*SUPPLIED DATA*
______

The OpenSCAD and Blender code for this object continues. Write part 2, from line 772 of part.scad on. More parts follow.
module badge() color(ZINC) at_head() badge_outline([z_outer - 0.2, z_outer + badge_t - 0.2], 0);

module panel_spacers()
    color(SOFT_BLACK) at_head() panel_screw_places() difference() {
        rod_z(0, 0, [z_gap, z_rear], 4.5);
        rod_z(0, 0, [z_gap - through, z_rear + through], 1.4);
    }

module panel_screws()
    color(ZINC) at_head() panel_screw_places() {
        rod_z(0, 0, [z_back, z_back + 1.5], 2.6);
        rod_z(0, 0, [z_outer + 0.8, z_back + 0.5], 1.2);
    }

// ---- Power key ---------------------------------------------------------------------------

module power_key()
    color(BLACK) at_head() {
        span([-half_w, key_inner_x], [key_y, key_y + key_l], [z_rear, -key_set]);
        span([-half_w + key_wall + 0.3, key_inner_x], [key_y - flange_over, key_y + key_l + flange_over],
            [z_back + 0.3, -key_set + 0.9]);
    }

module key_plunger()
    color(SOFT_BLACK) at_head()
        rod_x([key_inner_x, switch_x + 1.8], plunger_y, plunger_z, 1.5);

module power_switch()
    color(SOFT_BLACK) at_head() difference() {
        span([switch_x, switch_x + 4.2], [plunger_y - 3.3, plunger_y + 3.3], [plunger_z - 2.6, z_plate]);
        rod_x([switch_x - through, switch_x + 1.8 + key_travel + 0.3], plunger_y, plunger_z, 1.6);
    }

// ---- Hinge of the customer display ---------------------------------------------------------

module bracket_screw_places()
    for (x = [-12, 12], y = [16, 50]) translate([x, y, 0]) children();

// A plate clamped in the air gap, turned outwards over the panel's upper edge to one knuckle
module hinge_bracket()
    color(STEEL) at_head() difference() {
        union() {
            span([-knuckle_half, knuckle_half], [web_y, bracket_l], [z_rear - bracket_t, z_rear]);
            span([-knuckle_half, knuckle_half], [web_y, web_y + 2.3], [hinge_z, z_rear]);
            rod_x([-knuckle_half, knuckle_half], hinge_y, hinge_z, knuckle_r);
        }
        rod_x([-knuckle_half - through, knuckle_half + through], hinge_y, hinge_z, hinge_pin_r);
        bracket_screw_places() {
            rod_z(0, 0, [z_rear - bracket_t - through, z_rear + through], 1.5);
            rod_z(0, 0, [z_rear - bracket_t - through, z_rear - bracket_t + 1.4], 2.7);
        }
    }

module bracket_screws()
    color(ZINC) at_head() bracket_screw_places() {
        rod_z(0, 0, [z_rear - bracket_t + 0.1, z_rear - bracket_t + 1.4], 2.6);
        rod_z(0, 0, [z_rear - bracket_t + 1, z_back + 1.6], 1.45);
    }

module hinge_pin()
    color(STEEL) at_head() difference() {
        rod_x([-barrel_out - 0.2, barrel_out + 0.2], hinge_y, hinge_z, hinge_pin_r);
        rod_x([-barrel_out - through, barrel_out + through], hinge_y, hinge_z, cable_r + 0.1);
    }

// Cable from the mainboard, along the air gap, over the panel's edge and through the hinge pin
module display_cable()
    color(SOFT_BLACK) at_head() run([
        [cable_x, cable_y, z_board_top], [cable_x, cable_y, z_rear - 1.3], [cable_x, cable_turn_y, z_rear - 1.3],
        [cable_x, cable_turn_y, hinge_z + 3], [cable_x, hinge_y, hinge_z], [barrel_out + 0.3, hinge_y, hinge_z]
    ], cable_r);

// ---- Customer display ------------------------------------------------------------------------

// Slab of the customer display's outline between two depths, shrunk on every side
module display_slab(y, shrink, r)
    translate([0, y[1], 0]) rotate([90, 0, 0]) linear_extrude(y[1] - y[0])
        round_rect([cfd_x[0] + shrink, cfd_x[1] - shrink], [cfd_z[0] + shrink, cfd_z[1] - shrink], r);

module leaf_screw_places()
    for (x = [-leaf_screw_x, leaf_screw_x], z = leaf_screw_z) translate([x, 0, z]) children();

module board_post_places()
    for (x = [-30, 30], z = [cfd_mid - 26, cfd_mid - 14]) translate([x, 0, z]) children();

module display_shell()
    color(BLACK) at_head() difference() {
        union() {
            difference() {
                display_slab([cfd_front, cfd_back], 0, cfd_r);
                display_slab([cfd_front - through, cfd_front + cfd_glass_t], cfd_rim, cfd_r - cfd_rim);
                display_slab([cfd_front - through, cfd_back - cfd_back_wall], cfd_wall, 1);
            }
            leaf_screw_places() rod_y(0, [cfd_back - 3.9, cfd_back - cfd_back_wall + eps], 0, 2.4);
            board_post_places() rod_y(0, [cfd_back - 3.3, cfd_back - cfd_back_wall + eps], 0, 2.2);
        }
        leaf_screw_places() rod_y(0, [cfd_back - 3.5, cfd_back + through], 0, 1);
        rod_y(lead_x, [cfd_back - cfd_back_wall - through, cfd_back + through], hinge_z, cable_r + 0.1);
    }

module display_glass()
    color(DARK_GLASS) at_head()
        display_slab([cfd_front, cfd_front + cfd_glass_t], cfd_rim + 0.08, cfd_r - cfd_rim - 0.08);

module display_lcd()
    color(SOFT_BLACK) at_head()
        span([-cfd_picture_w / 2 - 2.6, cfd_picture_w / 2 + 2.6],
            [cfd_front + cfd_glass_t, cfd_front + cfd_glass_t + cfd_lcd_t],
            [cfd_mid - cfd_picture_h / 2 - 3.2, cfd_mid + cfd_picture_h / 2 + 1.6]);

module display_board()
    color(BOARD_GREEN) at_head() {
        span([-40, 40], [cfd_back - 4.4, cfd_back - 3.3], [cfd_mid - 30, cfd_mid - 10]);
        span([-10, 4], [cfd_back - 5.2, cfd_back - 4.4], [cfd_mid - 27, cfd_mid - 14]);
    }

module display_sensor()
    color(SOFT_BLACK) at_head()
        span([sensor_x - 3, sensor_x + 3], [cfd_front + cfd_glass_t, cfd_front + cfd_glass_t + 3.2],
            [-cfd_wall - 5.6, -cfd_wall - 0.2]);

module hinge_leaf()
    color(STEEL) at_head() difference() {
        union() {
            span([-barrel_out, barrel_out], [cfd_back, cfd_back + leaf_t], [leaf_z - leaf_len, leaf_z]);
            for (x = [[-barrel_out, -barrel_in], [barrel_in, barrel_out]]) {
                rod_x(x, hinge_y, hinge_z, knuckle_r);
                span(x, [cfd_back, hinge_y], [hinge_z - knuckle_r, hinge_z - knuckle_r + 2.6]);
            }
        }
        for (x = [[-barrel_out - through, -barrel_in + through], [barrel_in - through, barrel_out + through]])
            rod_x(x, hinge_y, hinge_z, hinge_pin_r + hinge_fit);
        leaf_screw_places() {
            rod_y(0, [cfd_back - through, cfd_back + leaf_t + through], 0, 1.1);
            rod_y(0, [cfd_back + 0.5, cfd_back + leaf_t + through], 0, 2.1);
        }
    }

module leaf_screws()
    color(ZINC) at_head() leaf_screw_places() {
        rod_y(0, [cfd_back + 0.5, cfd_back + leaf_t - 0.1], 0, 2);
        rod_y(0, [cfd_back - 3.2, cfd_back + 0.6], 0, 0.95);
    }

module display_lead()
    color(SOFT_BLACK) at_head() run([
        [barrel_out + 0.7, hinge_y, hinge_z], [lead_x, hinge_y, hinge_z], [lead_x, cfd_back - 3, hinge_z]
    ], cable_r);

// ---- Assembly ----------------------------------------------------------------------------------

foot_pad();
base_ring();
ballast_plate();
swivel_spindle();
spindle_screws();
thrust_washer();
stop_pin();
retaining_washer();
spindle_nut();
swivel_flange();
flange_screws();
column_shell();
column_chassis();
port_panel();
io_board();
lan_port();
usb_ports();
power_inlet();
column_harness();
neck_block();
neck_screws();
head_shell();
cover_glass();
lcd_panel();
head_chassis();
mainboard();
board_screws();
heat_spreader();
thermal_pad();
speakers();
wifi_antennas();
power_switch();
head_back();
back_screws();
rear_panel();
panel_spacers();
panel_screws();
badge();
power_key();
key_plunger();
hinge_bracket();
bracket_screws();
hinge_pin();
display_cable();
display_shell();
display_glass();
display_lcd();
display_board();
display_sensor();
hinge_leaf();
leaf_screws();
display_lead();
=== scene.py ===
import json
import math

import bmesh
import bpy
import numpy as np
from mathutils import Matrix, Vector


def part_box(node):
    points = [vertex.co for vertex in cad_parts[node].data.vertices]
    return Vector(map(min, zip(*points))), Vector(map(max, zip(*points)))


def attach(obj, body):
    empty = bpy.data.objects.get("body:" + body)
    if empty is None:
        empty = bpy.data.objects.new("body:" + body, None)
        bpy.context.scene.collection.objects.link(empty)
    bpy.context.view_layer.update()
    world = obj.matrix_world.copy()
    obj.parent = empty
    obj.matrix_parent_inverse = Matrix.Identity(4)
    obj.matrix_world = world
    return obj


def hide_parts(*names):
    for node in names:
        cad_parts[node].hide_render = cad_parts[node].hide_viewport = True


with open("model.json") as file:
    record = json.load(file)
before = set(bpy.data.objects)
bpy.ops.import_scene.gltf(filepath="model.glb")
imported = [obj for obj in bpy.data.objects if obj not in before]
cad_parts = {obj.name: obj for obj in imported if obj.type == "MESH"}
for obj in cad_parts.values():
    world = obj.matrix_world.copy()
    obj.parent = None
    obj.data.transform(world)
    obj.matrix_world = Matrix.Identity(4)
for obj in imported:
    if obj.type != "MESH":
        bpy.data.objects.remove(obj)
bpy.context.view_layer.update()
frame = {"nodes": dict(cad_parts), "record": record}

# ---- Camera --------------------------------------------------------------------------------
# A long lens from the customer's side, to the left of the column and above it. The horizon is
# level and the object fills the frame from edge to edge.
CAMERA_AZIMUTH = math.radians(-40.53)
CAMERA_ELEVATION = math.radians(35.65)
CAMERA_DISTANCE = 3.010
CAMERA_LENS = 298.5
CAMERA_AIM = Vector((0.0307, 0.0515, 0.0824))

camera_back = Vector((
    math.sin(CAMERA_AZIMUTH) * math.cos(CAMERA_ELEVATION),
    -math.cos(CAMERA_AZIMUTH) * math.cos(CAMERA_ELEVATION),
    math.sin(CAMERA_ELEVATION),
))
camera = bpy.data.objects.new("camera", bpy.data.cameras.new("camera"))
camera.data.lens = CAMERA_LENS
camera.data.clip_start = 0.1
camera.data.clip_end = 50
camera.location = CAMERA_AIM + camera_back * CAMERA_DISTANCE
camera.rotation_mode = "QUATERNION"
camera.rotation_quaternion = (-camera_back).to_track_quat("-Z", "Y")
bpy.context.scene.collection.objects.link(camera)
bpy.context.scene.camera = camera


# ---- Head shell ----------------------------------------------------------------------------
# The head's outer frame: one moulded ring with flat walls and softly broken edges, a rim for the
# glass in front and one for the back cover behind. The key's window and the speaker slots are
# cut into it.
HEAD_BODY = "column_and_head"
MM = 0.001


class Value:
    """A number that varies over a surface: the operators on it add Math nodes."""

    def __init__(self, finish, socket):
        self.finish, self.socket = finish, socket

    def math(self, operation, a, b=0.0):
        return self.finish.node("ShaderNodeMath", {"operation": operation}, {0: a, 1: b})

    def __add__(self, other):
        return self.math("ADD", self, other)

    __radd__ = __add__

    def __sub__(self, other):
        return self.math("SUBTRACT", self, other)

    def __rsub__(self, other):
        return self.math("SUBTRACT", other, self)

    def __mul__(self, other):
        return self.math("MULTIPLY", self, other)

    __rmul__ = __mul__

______

*EXERCISE*
From the line with "foot_pad();" through the line with "obj.parent = None", repeat every line exactly, both ends included, and nothing outside that range.

*ANSWER BELOW*
foot_pad();
base_ring();
ballast_plate();
swivel_spindle();
spindle_screws();
thrust_washer();
stop_pin();
retaining_washer();
spindle_nut();
swivel_flange();
flange_screws();
column_shell();
column_chassis();
port_panel();
io_board();
lan_port();
usb_ports();
power_inlet();
column_harness();
neck_block();
neck_screws();
head_shell();
cover_glass();
lcd_panel();
head_chassis();
mainboard();
board_screws();
heat_spreader();
thermal_pad();
speakers();
wifi_antennas();
power_switch();
head_back();
back_screws();
rear_panel();
panel_spacers();
panel_screws();
badge();
power_key();
key_plunger();
hinge_bracket();
bracket_screws();
hinge_pin();
display_cable();
display_shell();
display_glass();
display_lcd();
display_board();
display_sensor();
hinge_leaf();
leaf_screws();
display_lead();
=== scene.py ===
import json
import math

import bmesh
import bpy
import numpy as np
from mathutils import Matrix, Vector


def part_box(node):
    points = [vertex.co for vertex in cad_parts[node].data.vertices]
    return Vector(map(min, zip(*points))), Vector(map(max, zip(*points)))


def attach(obj, body):
    empty = bpy.data.objects.get("body:" + body)
    if empty is None:
        empty = bpy.data.objects.new("body:" + body, None)
        bpy.context.scene.collection.objects.link(empty)
    bpy.context.view_layer.update()
    world = obj.matrix_world.copy()
    obj.parent = empty
    obj.matrix_parent_inverse = Matrix.Identity(4)
    obj.matrix_world = world
    return obj


def hide_parts(*names):
    for node in names:
        cad_parts[node].hide_render = cad_parts[node].hide_viewport = True


with open("model.json") as file:
    record = json.load(file)
before = set(bpy.data.objects)
bpy.ops.import_scene.gltf(filepath="model.glb")
imported = [obj for obj in bpy.data.objects if obj not in before]
cad_parts = {obj.name: obj for obj in imported if obj.type == "MESH"}
for obj in cad_parts.values():
    world = obj.matrix_world.copy()
    obj.parent = None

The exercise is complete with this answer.